Australian credit to grow despite rate concerns

Rising superannuation assets, attractive yield and sustained demand from global investors will keep Australian-dollar credit growing this year despite the fear of further cash rate hikes, fixed income fund manager at Schroders, Helen Mason says.
Mason said the market started the year strongly as the broader economic backdrop continues to favour credit investors, with corporate earnings holding up and the impact of higher rates flowing through gradually.
“January issuance has been remarkably strong, exceeding $14 billion, demonstrating that both supply and demand remain firmly intact as we enter 2026,” she said.
“Even expectations of further rate increase later this year have done little to unsettle spreads, reflecting the ongoing appetite for yield.”
According to Mason, strong spread performance was led by Tier 2 subordinated bank paper, utilities and infrastructure but dispersion between sectors and issuers remains significant.
“In this environment, sector rotation and active management are essential. Despite strong overall demand, relative value opportunities continue to emerge across sectors, curves and issuers,” she said.

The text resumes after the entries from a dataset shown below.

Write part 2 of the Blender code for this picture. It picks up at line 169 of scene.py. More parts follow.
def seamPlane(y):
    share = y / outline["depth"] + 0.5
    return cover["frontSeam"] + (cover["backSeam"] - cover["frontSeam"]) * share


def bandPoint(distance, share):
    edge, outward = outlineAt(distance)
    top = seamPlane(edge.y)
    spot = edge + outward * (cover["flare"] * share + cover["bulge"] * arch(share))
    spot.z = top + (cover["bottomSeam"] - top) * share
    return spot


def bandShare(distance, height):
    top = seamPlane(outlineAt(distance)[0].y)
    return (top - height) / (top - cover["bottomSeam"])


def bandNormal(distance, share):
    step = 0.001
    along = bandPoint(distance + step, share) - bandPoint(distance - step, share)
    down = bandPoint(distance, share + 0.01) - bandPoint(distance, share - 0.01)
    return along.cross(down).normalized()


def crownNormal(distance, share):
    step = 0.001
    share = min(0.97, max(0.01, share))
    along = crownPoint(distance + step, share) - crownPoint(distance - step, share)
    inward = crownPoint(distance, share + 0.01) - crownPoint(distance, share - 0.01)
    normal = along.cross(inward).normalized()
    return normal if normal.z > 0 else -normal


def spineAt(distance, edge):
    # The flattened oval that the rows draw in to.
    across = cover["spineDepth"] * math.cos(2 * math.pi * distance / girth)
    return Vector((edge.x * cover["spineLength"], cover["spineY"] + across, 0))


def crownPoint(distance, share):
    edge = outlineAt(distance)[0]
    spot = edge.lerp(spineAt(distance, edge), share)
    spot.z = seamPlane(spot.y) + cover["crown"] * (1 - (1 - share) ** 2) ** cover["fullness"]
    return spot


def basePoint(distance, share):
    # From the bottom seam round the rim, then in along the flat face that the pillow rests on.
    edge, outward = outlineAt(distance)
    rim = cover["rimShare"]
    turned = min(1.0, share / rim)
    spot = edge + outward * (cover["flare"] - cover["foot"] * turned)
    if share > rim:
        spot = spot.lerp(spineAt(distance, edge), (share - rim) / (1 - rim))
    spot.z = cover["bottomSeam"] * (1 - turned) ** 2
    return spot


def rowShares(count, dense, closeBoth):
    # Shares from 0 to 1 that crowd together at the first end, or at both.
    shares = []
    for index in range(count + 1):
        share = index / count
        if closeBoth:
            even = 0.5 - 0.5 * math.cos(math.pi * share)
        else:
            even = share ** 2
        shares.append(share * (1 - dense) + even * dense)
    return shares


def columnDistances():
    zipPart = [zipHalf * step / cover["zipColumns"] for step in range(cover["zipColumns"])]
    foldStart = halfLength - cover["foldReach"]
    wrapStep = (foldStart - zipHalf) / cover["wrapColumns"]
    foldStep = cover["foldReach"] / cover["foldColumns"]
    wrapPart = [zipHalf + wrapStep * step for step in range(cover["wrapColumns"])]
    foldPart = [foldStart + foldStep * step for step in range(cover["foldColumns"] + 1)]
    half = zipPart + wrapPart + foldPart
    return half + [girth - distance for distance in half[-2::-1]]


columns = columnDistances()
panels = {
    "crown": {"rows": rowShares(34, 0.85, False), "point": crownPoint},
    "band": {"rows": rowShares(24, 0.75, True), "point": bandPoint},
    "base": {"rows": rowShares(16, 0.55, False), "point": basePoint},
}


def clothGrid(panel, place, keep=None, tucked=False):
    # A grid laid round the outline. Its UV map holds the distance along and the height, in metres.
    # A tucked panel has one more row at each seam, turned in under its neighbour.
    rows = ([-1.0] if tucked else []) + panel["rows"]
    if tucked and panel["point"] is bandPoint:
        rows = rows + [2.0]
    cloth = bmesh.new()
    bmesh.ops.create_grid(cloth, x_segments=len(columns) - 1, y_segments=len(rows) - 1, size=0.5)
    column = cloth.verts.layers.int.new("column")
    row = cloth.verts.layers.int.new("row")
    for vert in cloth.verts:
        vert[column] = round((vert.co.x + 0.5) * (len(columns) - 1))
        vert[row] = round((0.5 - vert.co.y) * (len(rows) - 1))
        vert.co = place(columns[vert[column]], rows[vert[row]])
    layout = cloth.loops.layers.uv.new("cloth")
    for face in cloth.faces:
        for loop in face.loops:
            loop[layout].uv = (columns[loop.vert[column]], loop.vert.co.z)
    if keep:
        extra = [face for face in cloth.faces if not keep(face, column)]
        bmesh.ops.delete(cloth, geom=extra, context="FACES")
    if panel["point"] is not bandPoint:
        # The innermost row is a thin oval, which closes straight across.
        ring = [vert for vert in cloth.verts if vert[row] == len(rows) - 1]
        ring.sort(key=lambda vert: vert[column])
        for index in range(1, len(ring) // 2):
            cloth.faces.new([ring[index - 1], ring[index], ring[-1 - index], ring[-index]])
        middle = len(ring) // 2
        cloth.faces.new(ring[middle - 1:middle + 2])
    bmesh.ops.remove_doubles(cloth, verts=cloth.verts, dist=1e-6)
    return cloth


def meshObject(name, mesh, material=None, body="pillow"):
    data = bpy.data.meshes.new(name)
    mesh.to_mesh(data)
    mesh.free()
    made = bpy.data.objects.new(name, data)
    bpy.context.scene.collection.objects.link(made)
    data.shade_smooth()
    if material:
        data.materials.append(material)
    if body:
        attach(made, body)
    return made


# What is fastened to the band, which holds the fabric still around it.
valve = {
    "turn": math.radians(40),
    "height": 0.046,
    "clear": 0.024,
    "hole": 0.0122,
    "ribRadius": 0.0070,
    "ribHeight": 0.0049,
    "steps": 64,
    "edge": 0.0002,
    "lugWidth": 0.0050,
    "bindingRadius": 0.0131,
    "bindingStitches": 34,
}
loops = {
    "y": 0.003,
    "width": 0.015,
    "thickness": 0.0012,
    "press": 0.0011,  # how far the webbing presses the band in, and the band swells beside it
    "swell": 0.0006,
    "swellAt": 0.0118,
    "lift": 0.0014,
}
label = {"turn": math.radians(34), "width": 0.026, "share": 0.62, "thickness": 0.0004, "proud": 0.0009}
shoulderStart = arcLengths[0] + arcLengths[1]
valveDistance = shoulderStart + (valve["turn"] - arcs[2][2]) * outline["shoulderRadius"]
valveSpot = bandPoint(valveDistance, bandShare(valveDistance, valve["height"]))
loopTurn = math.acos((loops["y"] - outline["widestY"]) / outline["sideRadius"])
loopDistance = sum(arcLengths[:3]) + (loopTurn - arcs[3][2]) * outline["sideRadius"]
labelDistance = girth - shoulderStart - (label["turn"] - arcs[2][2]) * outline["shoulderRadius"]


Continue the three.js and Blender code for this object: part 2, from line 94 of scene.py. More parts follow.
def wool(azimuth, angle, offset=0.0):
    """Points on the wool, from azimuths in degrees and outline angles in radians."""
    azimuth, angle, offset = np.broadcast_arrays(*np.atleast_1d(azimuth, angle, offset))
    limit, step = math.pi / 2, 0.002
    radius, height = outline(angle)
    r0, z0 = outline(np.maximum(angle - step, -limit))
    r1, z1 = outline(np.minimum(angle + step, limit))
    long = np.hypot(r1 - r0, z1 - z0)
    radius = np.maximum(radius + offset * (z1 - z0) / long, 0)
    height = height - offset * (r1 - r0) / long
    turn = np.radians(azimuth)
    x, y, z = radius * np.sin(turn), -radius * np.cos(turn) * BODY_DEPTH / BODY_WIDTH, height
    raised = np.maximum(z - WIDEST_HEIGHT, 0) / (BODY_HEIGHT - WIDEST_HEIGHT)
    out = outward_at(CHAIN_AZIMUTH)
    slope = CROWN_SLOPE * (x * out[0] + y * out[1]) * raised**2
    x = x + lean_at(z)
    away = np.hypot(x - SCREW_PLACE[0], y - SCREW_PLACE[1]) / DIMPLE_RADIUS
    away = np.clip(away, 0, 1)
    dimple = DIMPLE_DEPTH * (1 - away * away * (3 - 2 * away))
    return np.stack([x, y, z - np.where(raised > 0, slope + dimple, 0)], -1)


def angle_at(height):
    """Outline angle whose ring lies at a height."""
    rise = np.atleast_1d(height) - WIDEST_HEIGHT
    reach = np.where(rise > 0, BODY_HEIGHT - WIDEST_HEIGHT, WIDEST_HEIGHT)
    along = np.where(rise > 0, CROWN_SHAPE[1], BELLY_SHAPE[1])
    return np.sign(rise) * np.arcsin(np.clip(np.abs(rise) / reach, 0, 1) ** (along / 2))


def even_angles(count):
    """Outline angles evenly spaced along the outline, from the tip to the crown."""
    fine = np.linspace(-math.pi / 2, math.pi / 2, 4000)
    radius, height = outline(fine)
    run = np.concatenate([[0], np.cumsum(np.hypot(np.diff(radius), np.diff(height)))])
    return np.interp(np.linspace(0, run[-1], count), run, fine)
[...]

She further stated that portfolio positioning currently favours senior and non-financial paper, while exposure to subordinated bank debt remains below long-term averages largely due to supply dynamics.
Moreover, Mason highlighted Australian seaports as an area of interest within credit markets given their critical role in the economy and stable long-term cashflows.
“Ports handle around 99 per cent of Australia’s import and export trade, supporting approximately $650 billion in annual commerce,” she said.
“Their geographic positioning and pseudo-monopolistic market structures help maintain the stability and reliability of cashflows.”
While issuance from the sector was limited last year, she expects funding requirements to rise as infrastructure upgrades accelerate, including automation, channel deepening, land development and expansion of intermodal facilities.
Mason also noted increasing exposure to high-quality issuers in the metals, mining and chemicals sectors.
“We have selectively increased our allocation to investment-grade borrowers in this space, more than doubling exposure since October, while maintaining no exposure to sub-investment-grade miners,” she said.
“With strong fundamentals, persistent demand and supportive structural drivers, Australian credit appears well positioned for another constructive year.”